Well, I've reviewed Kieran's "broken allowed tags list", but I did see what is broken with that. Now that the "broken setup" is fixed, resyncing the sources should all be fine, not?

I've tried deleting items and reupdating items from Dries, Ryan Szrama, Tim Millwood and myself. It worked right away for Ryan and myself, but for Dries and Tim, the first attempts ended up with the same broken items. For both, the second attempts ended up with good items.

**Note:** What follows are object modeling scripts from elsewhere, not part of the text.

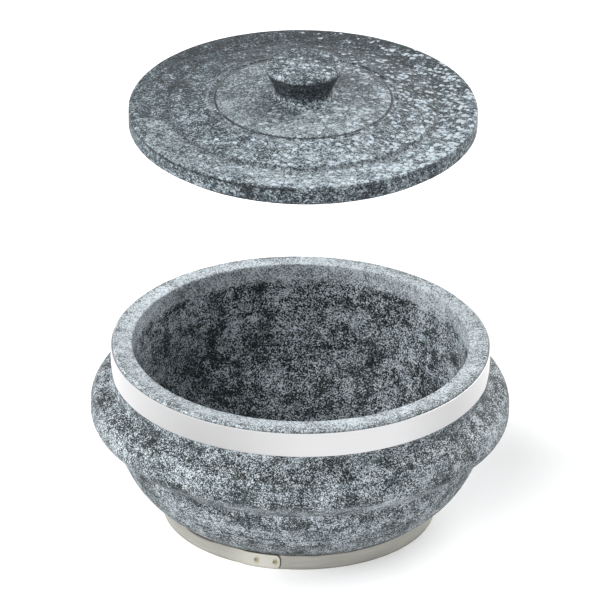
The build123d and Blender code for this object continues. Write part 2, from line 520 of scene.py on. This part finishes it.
# %% Sum up the stone's tone
SPECK = 1.7             # specks are this much coarser than the grains
CLOUD = 13              # mm, size of the clouds
TOOL_RING = 1.8         # mm, spacing of the turning rings


def tone_on(tree, places, looks):
    """The stone's tone with its painted light, and the grains, specks, mottling and ground and top-lit faces
    that its other parts read.
    """
    true_place, pattern, shaken, level = places
    grain = add(tree, "TexVoronoi", {"Vector": shaken, "Scale": per(looks["grain"])})
    grain = add(tree, "SeparateColor", {"Color": grain.outputs["Color"]}).outputs
    speck = add(tree, "TexVoronoi", {"Vector": shaken, "Scale": per(SPECK * looks["grain"])})
    speck = add(tree, "SeparateColor", {"Color": speck.outputs["Color"]}).outputs
    mottle = add(tree, "TexNoise", {
        "Vector": pattern, "Scale": per(looks["mottle"]), "Detail": 6.0, "Roughness": 0.75}).outputs["Fac"]
    cloud = add(tree, "TexNoise", {
        "Vector": pattern, "Scale": per(CLOUD), "Detail": 2.0, "Roughness": 0.6}).outputs["Fac"]
    radius = add(tree, "VectorMath", {0: shaken, 1: (1, 1, 0)}, operation="MULTIPLY")
    radius = add(tree, "VectorMath", {0: radius.outputs[0]}, operation="LENGTH").outputs["Value"]
    height = add(tree, "SeparateXYZ", {"Vector": shaken}).outputs["Z"]
    rings = add(tree, "CombineXYZ", {"X": radius, "Z": height}).outputs["Vector"]
    rings = add(tree, "TexNoise", {"Vector": rings, "Scale": per(TOOL_RING), "Detail": 3.0}).outputs["Fac"]
    # paler faces that look up: partly grinding and partly painted top light
    ground_and_lit = add(tree, "Attribute", attribute_name="ground_and_lit").outputs["Fac"]
    # painted light: level faces grow lighter towards the side that gains
    painted_light = add(tree, "VectorMath", {0: true_place, 1: looks["painted_light_towards"]}, operation="DOT_PRODUCT")
    painted_light = add(tree, "Math", {0: painted_light.outputs["Value"], 1: level}, operation="MULTIPLY").outputs[0]
    patterns = (
        (grain[0], looks["grain_share"]), (speck[0], looks["speck_share"]),
        (mottle, looks["mottle_share"]), (cloud, looks["cloud_share"]), (rings, looks["ring_share"]))
    tone = 0.0
    for part, share in (*patterns, (painted_light, 1.0), (ground_and_lit, looks["ground_and_lit_gain"])):
        tone = add(tree, "Math", {0: part, 1: share, 2: tone}, operation="MULTIPLY_ADD").outputs[0]
    middle = 0.5 * sum(share for part, share in patterns)
    tone = add(tree, "MapRange", {
        "Value": tone, "From Min": middle - looks["span"], "From Max": middle + looks["span"]})
    return tone.outputs["Result"], grain, speck, mottle, ground_and_lit


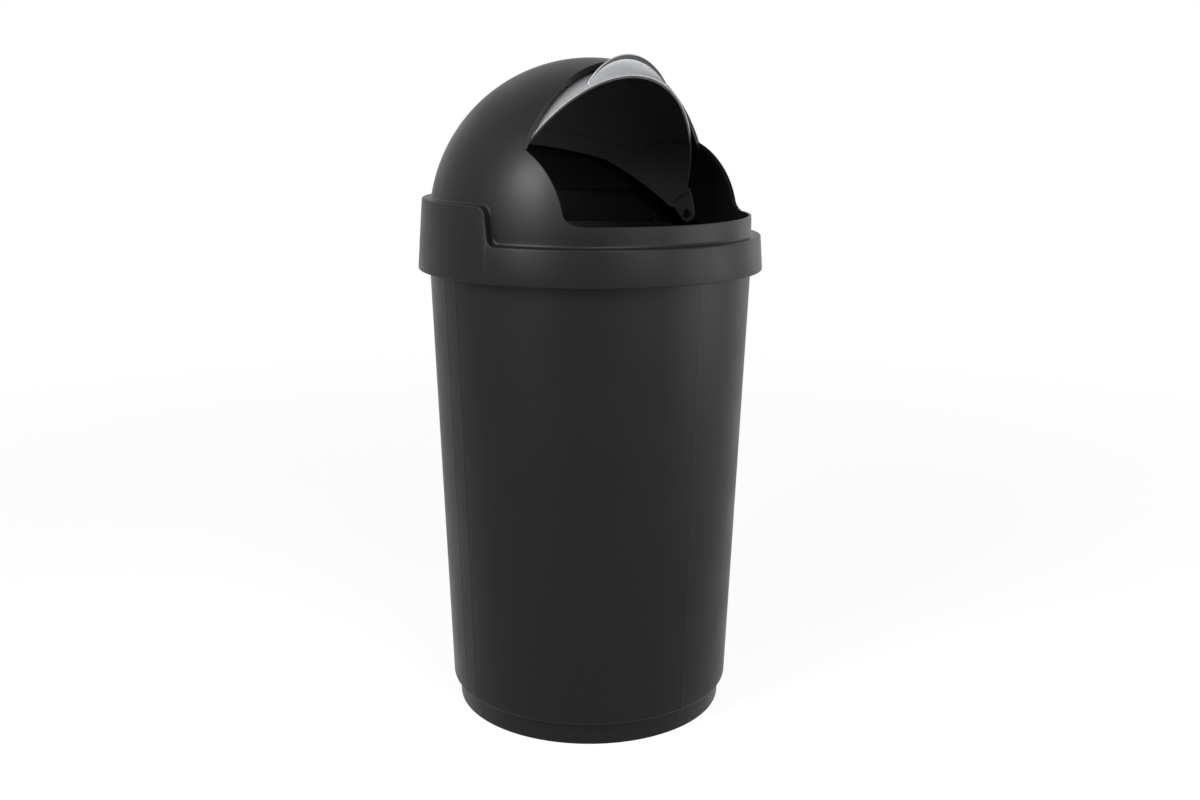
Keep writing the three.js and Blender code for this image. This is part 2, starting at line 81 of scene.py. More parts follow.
def skin(name, rings, wrap=True, closedRings=False):
    # quads between neighbouring rings of points; corners that fall together become one
    count = len(rings[0])
    corners = [[c / perMetre for c in point] for ring in rings for point in ring]
    faces = []
    for i in range(len(rings) if wrap else len(rings) - 1):
        here = i * count
        there = (i + 1) % len(rings) * count
        for j in range(count if closedRings else count - 1):
            k = (j + 1) % count
            faces.append((here + j, there + j, there + k, here + k))
    if not wrap:
        faces.append(tuple(range(count)))
        faces.append(tuple(range((len(rings) - 1) * count, len(rings) * count)))
    mesh = bpy.data.meshes.new(name)
    mesh.from_pydata(corners, [], faces)
    work = bmesh.new()
    work.from_mesh(mesh)
    bmesh.ops.remove_doubles(work, verts=work.verts, dist=meshCare["weld"])
    bmesh.ops.recalc_face_normals(work, faces=work.faces)
    if work.calc_volume(signed=True) < 0:
        bmesh.ops.reverse_faces(work, faces=work.faces)
    work.to_mesh(mesh)
    work.free()
    piece = bpy.data.objects.new(name, mesh)
    bpy.context.collection.objects.link(piece)
    return piece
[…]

To me this all sounds like it depends on what web-head (web server instance) the request is fullfilled at, since there is/are buggy instances and good instances as far as I see. I would guess some system upgrade/tweak went on on one of them. This is not a definite analyses of course.

#17

Actually, removing items is not required. It is "easy" to unbreak feeds by running update on them if the update runs on the right web-head. I've fixed Pingvison and Tao Starbow this way. It is equally easy to break feeds though. By re-running the update for Ronan Berder multiple times, it sometimes ends up broken, sometimes ends up right. So whatever feeds we just happened to fix on the web UI will easily become broken again on the next round of automated cron runs, if that runs on a broken machine.

#18

This problem seemed to crop up around the same time most of the infrastructure suffered an...unplanned restart. If this is an issue with PHP, this could have forced in a new PHP version. The webnodes that got restarted are www3 and 4 so I'll look for differences there.

#19

And indeed, several feeds including mine and Dries just got broken after it was running through an automated update again. Futile to try and fix these manually.

#20

We are also getting this problem on the Drupal association planet. http://association.drupal.org/aggregator/categories/1

@alex_b: I did not try clearing the caches.

#21

Status:active» fixed

Narayan downgraded libxml on the affected hosts. The feeds should fix themselves once they are auto-updated.

#22

Status:fixed» closed (fixed)

Automatically closed -- issue fixed for 2 weeks with no activity.